THE REAPING

Reviewed by GREG KING.

reaping

Reminiscent of films like The Seventh Sign, The Exorcist 2, and others of this ilk, The Reaping is yet another silly supernatural/horror thriller that draws upon religious hysteria, Biblical prophecies and ominous religious portents for a plot device.
The small town of Haven in Louisiana is suddenly being devastated by a number of Old Testament plagues, like rivers running red with blood, frogs falling from the sky. Local school teacher Doug Blackwell (David Morrissey, from Basic Instinct 2, etc) approaches university lecturer and former missionary Katherine Winter (dual Oscar winner Hilary Swank) for help in understanding these apocryphal events. Katherine has a reputation for debunking religious miracles, and is always able to come up with rational, scientific explanations for all of the phenomena she has investigated. Katherine is also estranged from her former mentor (Stephen Rea, wasted in a thankless role), whose warnings about imminent peril largely go ignored.
Katherine discovers that the strange events plaguing Haven are somehow linked to a twelve-year-old local girl (AnnaSophia Robb, from Charlie And The Chocolate Factory, Because Of Winn Dixie, etc), and her inbred family.
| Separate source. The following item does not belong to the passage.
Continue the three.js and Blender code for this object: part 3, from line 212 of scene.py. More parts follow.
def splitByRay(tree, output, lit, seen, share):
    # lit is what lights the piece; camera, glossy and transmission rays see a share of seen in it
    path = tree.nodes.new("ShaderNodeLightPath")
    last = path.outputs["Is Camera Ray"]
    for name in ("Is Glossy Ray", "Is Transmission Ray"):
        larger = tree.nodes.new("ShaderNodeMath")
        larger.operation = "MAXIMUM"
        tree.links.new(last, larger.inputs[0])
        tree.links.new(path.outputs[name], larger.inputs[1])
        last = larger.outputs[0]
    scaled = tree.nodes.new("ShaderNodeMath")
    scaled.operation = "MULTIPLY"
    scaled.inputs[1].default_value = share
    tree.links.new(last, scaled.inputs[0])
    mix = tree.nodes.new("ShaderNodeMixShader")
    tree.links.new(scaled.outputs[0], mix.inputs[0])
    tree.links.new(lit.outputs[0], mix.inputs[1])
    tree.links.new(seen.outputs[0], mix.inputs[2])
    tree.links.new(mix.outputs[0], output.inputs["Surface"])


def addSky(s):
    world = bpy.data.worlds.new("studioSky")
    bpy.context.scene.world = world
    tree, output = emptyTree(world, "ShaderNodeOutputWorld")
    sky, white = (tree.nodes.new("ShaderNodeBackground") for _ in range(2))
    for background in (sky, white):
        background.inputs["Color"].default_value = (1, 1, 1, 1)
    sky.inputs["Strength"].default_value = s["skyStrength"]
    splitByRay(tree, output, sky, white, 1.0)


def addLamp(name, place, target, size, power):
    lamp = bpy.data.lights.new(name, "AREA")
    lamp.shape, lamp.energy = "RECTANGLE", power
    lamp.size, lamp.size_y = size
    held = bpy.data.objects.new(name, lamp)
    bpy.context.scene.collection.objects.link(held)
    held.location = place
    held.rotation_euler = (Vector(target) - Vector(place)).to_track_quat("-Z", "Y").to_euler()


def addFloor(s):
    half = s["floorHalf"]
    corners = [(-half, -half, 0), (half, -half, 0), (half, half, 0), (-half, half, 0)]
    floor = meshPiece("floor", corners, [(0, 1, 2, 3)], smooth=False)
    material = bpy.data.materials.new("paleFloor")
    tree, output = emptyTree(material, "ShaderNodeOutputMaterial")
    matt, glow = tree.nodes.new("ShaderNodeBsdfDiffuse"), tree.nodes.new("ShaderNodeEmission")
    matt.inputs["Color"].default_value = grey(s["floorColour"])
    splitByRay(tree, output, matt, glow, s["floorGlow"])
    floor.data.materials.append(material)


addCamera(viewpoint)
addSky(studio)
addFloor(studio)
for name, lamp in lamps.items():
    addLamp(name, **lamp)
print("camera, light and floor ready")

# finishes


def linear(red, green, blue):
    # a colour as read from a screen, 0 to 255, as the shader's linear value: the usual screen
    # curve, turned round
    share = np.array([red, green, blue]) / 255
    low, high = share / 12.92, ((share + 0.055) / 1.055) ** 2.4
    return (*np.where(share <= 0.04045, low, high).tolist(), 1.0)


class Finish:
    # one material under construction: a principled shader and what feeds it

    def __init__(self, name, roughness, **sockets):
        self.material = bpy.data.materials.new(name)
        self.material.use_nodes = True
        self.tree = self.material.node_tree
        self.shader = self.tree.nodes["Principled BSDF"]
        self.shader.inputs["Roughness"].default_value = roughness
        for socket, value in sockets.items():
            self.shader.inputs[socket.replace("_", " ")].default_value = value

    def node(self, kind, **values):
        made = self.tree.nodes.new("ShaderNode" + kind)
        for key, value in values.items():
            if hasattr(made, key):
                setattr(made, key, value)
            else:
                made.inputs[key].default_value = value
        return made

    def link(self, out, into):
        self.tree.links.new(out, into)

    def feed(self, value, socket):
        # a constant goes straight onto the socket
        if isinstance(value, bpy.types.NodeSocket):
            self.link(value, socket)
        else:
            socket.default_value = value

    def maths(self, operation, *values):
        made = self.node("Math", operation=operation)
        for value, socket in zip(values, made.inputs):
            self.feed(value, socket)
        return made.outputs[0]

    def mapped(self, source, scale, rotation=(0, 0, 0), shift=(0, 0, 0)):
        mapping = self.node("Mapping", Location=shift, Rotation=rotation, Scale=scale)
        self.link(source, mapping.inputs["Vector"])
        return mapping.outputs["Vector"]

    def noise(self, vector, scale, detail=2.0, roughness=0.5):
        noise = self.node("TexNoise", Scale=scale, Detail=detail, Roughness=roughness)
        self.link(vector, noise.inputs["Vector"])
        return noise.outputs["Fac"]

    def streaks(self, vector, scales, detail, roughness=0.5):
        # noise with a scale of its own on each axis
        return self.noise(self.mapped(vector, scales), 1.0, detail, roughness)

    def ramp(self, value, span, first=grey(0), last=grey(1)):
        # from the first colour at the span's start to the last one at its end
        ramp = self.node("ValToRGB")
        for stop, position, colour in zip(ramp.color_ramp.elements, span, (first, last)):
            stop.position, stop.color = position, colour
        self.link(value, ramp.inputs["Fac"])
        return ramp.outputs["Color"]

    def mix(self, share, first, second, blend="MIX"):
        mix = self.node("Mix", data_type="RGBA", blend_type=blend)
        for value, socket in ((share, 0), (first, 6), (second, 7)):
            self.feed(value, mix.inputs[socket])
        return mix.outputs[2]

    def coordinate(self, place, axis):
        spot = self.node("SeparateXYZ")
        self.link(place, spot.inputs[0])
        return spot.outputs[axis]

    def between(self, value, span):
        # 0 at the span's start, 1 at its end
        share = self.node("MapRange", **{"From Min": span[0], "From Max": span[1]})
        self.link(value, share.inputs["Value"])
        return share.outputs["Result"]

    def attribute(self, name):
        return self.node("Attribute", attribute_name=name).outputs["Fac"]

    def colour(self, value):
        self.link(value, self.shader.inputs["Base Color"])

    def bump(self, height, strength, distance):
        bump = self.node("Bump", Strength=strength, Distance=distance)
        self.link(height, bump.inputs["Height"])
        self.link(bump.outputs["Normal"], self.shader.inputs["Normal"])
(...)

In trying to save her from becoming a human sacrifice to appease the town, Katherine is also painfully reminded of her own daughter, who was killed by a witch doctor in the Sudan several years earlier.
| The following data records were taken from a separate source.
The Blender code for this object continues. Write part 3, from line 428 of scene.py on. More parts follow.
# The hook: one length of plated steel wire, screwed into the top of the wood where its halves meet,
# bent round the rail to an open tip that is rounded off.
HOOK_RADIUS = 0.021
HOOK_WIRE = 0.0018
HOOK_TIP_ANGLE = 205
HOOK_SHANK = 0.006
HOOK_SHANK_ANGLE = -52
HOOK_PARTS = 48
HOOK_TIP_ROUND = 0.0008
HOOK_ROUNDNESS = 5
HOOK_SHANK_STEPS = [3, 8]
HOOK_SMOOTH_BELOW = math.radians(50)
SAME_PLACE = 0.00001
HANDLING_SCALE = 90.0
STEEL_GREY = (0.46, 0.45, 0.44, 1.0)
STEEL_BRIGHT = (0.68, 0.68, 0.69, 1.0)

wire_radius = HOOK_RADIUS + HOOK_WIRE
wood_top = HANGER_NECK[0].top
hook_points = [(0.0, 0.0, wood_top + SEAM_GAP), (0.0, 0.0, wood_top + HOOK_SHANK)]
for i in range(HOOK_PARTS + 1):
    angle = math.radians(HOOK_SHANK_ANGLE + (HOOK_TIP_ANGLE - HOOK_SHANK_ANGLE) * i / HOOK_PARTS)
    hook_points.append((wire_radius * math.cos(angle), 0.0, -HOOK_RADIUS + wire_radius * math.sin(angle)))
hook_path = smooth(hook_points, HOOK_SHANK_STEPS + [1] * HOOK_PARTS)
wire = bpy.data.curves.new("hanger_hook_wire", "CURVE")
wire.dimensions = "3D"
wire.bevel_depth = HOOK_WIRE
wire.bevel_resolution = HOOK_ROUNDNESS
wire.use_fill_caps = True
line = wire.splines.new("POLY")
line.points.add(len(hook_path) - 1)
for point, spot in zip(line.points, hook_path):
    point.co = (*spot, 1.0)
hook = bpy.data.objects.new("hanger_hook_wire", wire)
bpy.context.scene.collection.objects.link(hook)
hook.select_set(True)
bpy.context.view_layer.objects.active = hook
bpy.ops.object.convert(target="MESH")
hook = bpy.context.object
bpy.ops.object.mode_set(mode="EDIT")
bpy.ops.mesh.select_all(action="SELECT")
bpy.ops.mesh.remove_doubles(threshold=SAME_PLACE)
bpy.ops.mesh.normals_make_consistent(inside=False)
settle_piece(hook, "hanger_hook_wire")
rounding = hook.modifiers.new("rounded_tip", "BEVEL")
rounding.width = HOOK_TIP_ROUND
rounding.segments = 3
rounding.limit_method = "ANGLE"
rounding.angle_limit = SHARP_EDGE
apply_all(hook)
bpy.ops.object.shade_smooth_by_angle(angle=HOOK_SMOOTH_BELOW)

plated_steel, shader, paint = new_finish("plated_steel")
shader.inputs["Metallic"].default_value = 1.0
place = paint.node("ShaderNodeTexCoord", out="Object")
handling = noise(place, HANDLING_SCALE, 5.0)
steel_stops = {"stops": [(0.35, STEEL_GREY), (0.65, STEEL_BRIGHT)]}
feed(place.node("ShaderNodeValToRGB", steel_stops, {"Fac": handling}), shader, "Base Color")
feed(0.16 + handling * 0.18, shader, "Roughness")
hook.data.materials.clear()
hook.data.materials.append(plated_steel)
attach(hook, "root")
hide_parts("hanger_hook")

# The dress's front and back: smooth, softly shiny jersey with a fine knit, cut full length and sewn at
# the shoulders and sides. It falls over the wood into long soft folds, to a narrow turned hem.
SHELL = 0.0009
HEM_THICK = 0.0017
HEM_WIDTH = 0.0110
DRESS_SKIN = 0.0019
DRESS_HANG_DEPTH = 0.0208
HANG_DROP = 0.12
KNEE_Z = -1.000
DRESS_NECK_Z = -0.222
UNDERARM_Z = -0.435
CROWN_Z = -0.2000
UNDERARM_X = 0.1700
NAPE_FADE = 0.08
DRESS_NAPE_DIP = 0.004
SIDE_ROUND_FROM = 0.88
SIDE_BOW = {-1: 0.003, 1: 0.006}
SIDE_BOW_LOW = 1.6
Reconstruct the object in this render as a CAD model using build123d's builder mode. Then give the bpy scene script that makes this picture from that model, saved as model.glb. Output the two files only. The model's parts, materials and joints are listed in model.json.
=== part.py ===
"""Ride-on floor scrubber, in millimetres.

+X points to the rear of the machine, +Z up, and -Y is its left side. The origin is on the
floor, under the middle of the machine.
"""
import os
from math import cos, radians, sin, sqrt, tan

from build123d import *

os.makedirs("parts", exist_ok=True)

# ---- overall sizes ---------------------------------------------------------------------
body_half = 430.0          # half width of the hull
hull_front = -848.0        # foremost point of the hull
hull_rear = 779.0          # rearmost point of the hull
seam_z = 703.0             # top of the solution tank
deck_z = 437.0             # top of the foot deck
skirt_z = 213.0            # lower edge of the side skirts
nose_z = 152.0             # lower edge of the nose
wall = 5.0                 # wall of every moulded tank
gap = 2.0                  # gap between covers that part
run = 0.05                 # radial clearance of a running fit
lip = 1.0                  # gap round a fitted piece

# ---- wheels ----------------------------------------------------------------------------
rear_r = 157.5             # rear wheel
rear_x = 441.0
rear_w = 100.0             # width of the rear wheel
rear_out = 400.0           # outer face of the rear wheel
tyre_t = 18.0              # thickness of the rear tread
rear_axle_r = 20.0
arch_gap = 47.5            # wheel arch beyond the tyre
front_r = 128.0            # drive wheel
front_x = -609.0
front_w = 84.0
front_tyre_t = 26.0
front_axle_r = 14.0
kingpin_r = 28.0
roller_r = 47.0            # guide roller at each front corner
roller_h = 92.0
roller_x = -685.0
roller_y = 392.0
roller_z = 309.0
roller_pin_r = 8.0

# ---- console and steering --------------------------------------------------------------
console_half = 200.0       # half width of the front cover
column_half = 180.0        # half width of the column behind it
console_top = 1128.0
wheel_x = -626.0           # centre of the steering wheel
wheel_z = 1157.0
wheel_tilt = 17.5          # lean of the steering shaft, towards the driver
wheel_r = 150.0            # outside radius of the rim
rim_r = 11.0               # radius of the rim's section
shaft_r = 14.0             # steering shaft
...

The Reaping has been written by siblings Carey and Chad Hayes, who previously gave us the pointless Paris Hilton remake of House Of Wax, so you basically know what to expect. This is a cliched and unoriginal film that borrows liberally from much more effective and genuinely scary horror films like The Omen and Rosemary’s Baby. The Reaping is directed in a surprisingly detached fashion by Stephen Hopkins, better know for his muscular style with films like Predator 2, The Ghost And The Darkness, etc.
The special effects are disappointing, and the undoubted highlight is the computer-generated plague of locusts. It’s hard to see what an actress of Swank’s status saw in this hokey project. While her performance is solid enough, she is lumbered with a cliched character and given little to do of any real great emotional depth.